Poland saved their strongest runner, Damian Czykier, for the final leg. At first it seemed as though Gregor Traber’s lead was unassailable, but Czykier closed well in the final stages. He clattered the final barrier, though, and so was unable to catch the German before the finish.
Germany won in 56.53 with Poland taking second in 56.68. Kenya took third in 59.89.
"I think we did a good job over the hurdles," said Balnuweit. "For us it was the first time. We trained for the relay a lot during our one week training camp. We stayed cool and focused and could thus beat Poland."
All to race for in qualifying events
Competition was fierce in the heats for the championship events, with qualification for the Tokyo Olympic Games and World Athletics Championships Oregon22 up for grabs.
The women’s 4x400m heats were up first and hosts Poland secured a strong start as they won the event’s opening race, clocking 3:28.11.
Cuba’s quartet of Zurian Hechavarria, Rose Mary Almanza, Lisneidy Veitia and Roxana Gomez went quickest overall, leading from gun to tape to win the second heat in 3:27.90 ahead of the Netherlands with 3:28.40. It was a busy night for European indoor 400m champion Femke Bol as before lining up for the mixed 4x400m, she opened her campaign with a 49.81 anchor split for the Dutch women’s team – the fastest overall in the first round.
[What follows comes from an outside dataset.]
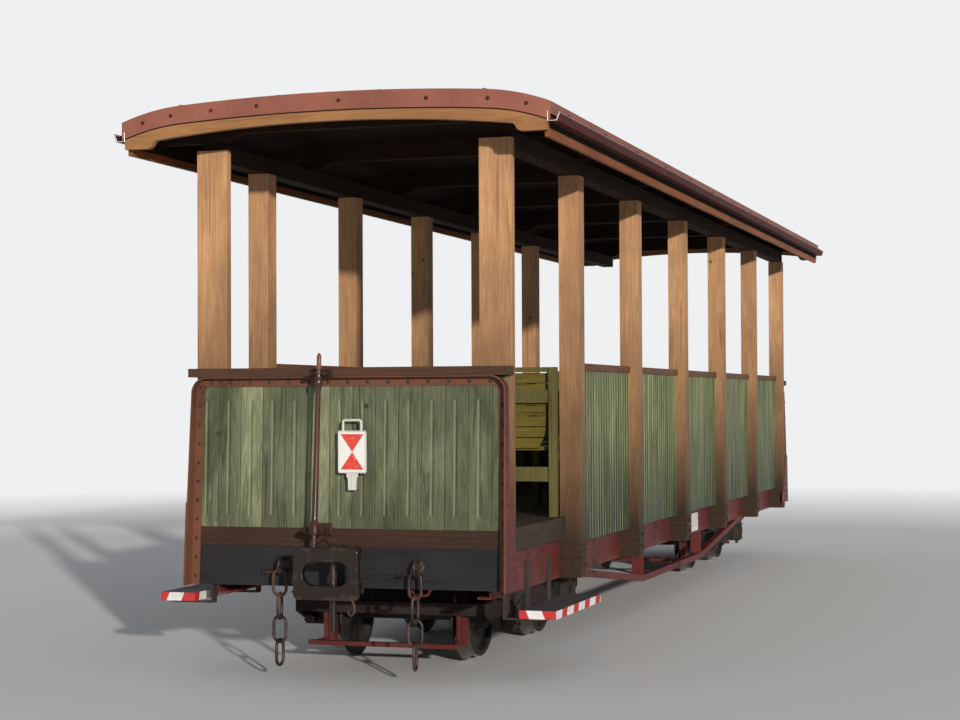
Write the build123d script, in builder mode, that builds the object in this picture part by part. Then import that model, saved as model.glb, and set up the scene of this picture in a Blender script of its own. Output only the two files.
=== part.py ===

Femke Bol in the women's 4x400m heats (© Dan Vernon)
Like the Netherlands and Poland, who won this event in Yokohama in 2019, Belgium and Great Britain had already qualified for Tokyo as 2019 World Athletics Championships finalists. They all also made the final in Silesia where they will be joined by Germany, Italy and France on Sunday.
Belgium qualified third quickest for the final with 3:28.27, ahead of Great Britain’s 3:28.83.
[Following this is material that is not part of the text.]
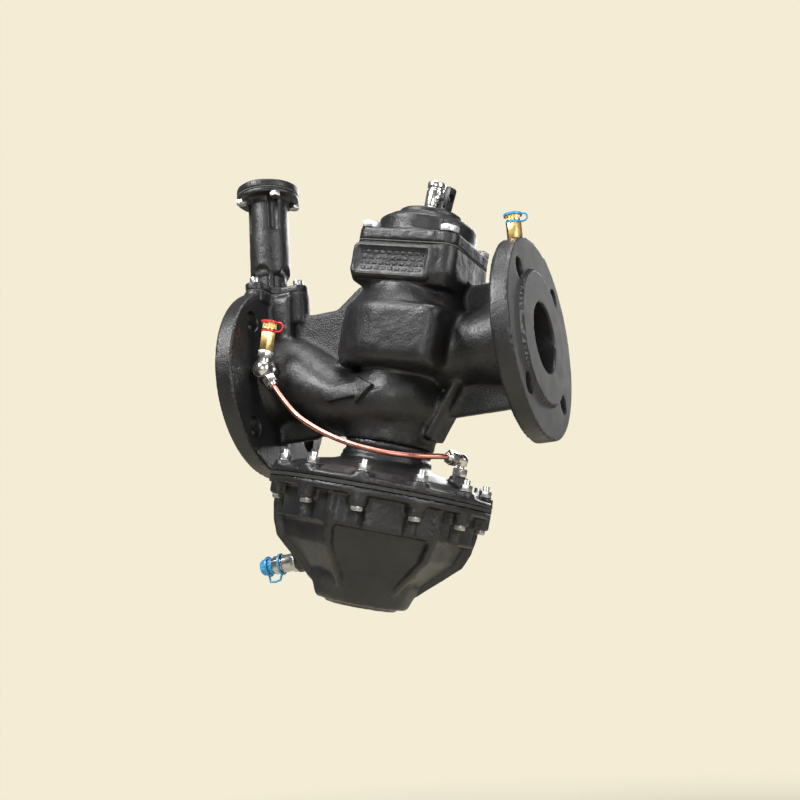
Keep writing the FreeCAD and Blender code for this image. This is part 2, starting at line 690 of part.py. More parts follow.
def column_foot_outline(low, high):
    foot = fuse([disc(19, low, high, COLUMN_X, 0)]
                + [disc(9.5, low, high, x, y) for x, y in column_bolt_places()]
                + [block(COLUMN_X - 9.5, COLUMN_X + 9.5, -COLUMN_BOLT_R, COLUMN_BOLT_R, low, high),
                   block(COLUMN_X, COLUMN_X + COLUMN_BOLT_R, -9.5, 9.5, low, high)])
    return foot


def column_foot_gasket():
    low, top = PAD_TOP, COLUMN_LOW
    sheet = column_foot_outline(low, top).common(block(1, 80, -60, 60, low, top))
    holes = [disc(3.4, low - 1, top + 1, x, y) for x, y in column_bolt_places()]
    ports = [disc(9.5, low - 1, top + 1, COLUMN_X, 0),
             disc(PILOT_PORT_R, low - 1, top + 1, PILOT_PORT_X, 0)]
    return cut(sheet, holes + ports)


def column_neck_rib(low, degrees):
    """Plate through the column axis that ribs both sides of its neck."""
    plate = block(-2.5, 2.5, -18.2, 18.2, low, 114)
    plate.rotate(ORIGIN, Z, degrees)
    return placed(plate, COLUMN_X, 0)


def column_housing():
    """Cast spring column: three-lobed foot, fluted neck, plain tube and flanged top."""
    low = COLUMN_LOW
    foot = column_foot_outline(low, low + COLUMN_FOOT_T)
    neck = disc(15.5, low, 114, COLUMN_X, 0)
    neck_ribs = [column_neck_rib(low, 30 + 60 * k) for k in range(3)]
    tube = turned([(0, 110), (18, 110), (COLUMN_R, 113), (COLUMN_R, 192), (0, 192)])
    head = turned([(0, 188), (COLUMN_R, 188), (COLUMN_R + 1.5, 195), (COLUMN_R + 1.5, COLUMN_TOP - 4.5),
                   (0, COLUMN_TOP - 4.5)])
    rim = disc(COLUMN_COVER_R, COLUMN_TOP - 5, COLUMN_TOP)
    for part in (tube, head, rim):
        part.translate(Vector(COLUMN_X, 0, 0))
    solid = fuse([foot, neck, tube, head, rim] + neck_ribs)
    bores = [disc(14.5, 116, COLUMN_TOP + 1, COLUMN_X, 0), disc(4 + RUN, low, 120, COLUMN_X, 0),
             disc(8, low - 1, low + 6, COLUMN_X, 0), disc(PILOT_PORT_R, low - 1, low + 3, PILOT_PORT_X, 0)]
    bores += [disc(3 + RUN, COLUMN_TOP - 6, COLUMN_TOP + 1, COLUMN_X + p.x, p.y)
              for p in cover_bolt_points()]
    bores += [disc(3 + RUN, low - 1, 112, x, y) for x, y in column_bolt_places()]
    flutes = [flute(p.x, p.y) for p in cover_bolt_points()]
    arches = [arch(x, y) for x, y in column_bolt_places()]
    return cut(solid, bores + flutes + arches)


def cover_bolt_points():
    return [polar(COLUMN_COVER_PCD_R, 45 + 90 * k) for k in range(4)]


def flute(x, y):
    """Round-ended groove in the column below one cover nut."""
    centre = polar(21.5, math.degrees(math.atan2(y, x)))
    groove = disc(5.2, 160, COLUMN_TOP - 5, COLUMN_X + centre.x, centre.y)
    tip = Part.makeSphere(5.19, Vector(COLUMN_X + centre.x, centre.y, 160))
    return groove.fuse(tip)


def arch(x, y):
    """Round-topped notch in the column above one foot bolt."""
    outward = Vector(x - COLUMN_X, y, 0)
    outward.normalize()
    start = Vector(COLUMN_X, 0, 110) + outward * 16.2
    return fuse([rod(9, start, start + outward * 14),
                 disc(7.5, COLUMN_LOW + COLUMN_FOOT_T, 112, x, y)])


def column_foot_bolts():
    low = COLUMN_LOW + COLUMN_FOOT_T
    screw = fuse([disc(5, low, low + 6), disc(3, low - 20, low)]).cut(prism(6, 5, low + 3, low + 7))
    return group([placed(screw, x, y) for x, y in column_bolt_places()])


def placed(shape, x, y):
    moved = shape.copy()
    moved.translate(Vector(x, y, 0))
    return moved


def column_cover_gasket():
    low = COLUMN_TOP
    sheet = ring(COLUMN_COVER_R, 15, low, low + 0.8, COLUMN_X, 0)
    return cut(sheet, [disc(3.4, low - 1, low + 2, COLUMN_X + p.x, p.y) for p in cover_bolt_points()])


def column_cover():
    low = COLUMN_TOP + 0.8
    plate = disc(COLUMN_COVER_R, low, low + COLUMN_COVER_T, COLUMN_X, 0)
    plate = plate.makeFillet(1.6, [e for e in plate.Edges if e.Closed and e.CenterOfMass.z > low + 1])
    spigot = disc(14.4, low - 3, low + 1, COLUMN_X, 0)
    holes = [disc(3 + RUN, low - 4, low + 5.5, COLUMN_X + p.x, p.y) for p in cover_bolt_points()]
    bore = [disc(6 + RUN, low - 4, low + 9, COLUMN_X, 0), disc(9 + RUN, low + 4, low + 9, COLUMN_X, 0)]
    return cut(fuse([plate, spigot]), holes + bore)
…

There was joy for the Dutch men’s 4x400m team too as Jochem Dobber, Liemarvin Bonevacia, Ramsey Angela and Tony van Diepen combined to clock 3:03.03 and win the second heat, leading the list of qualifiers. But Poland didn’t share in the success of their female teammates as they missed out on the final by just one place. Their run did, however, gain them a spot at the World Athletics Championships in Oregon.
In that third heat, which was won by Botswana in 3:04.03, Italy’s Vladimir Aceti surged past Karol Zalewski – who was part of Poland's world indoor record-breaking team at the 2018 World Athletics Indoor Championships in Birmingham – with a split of 45.36 to finish second in 3:04.81 and pip the hosts for that place in the final.
The Japanese team ensured that they will also be heading for a home Olympics as Rikuya Ito, Kentaro Sato, Kazuma Higuchi and Kaito Kawabata clocked 3:03.31 to win the first heat.
Colombia’s Anthony Zambrano, the world 400m silver medallist, eased over the finish line in 3:04.64 to comfortably anchor his team to second place and a spot in the final along with South Africa, Belgium and France.
As expected, the mixed 4x400m heats provided some thrilling action, with Italy’s Edoardo Scotti, Giancarla Trevisan, Alice Mangione and Davide Re storming to a second heat win of 3:16.52 to lead the first round ahead of heat three winners Brazil with 3:16.53 and the Dominican Republic with 3:16.67.
Ireland, Belgium, Great Britain, Netherlands and Spain will be joining them in the final but Colombia and Poland will miss out after placing third and fourth in that high-quality second heat.
Colombia’s 3:17.61 was faster than the Netherlands’ winning time of 3:18.04 in the first heat, but they were run out of an all-important top two qualifying spot.
In that Netherlands team, Bol ran 50.72 after her earlier 49.81 in the women’s event.
Narrow margins in 4x100m
Things were tight at the top and bottom of the list of teams to qualify for the men’s 4x100m final, with just 0.001 separating Italy from Brazil to lead the first round and the exact same small margin between Denmark and Ukraine at the bottom, to see Ukraine just miss out.
European indoor 60m champion Marcell Jacobs and Italian record-holder Filippo Tortu both ran storming legs along with Eseosa Fostine Desalu and Davide Manenti to clock 38.45 in winning heat three ahead of South Africa, anchored by African champion Akani Simbine, while 2019 winners Brazil, anchored again by Paulo André Camilo de Oliveira, won heat two in a time just a thousandth slower.
Akani Simbine in the men's 4x100m heats (© Getty Images)
Denmark ran a national record of 39.06 in that race to finish fourth behind Germany and Japan to secure their spot in the final, while the first heat was won by the Netherlands in 38.79 ahead of Ghana.
A strong team of Jamile Samuel, Dafne Schippers, Nadine Visser and Marije Van Hunenstijn led the qualifiers in the women's event to book their place in the final, as well as the major championships in Tokyo and Oregon. Together they clocked 43.28 to win the second heat ahead of Poland.
Just as the Danish team had the race of their lives in the men's event, so too did Ecuador in the women's and the quartet ran a national record of 43.86 in third to advance on time. Brazil was disqualified for a lane violation after originally winning the first heat ahead of Italy with 44.02, while heat three was won by France in 43.51.
They will be joined in the final by Switzerland and Japan.
Competition resumes on Sunday at 19:20 local time with the mixed 4x400m final.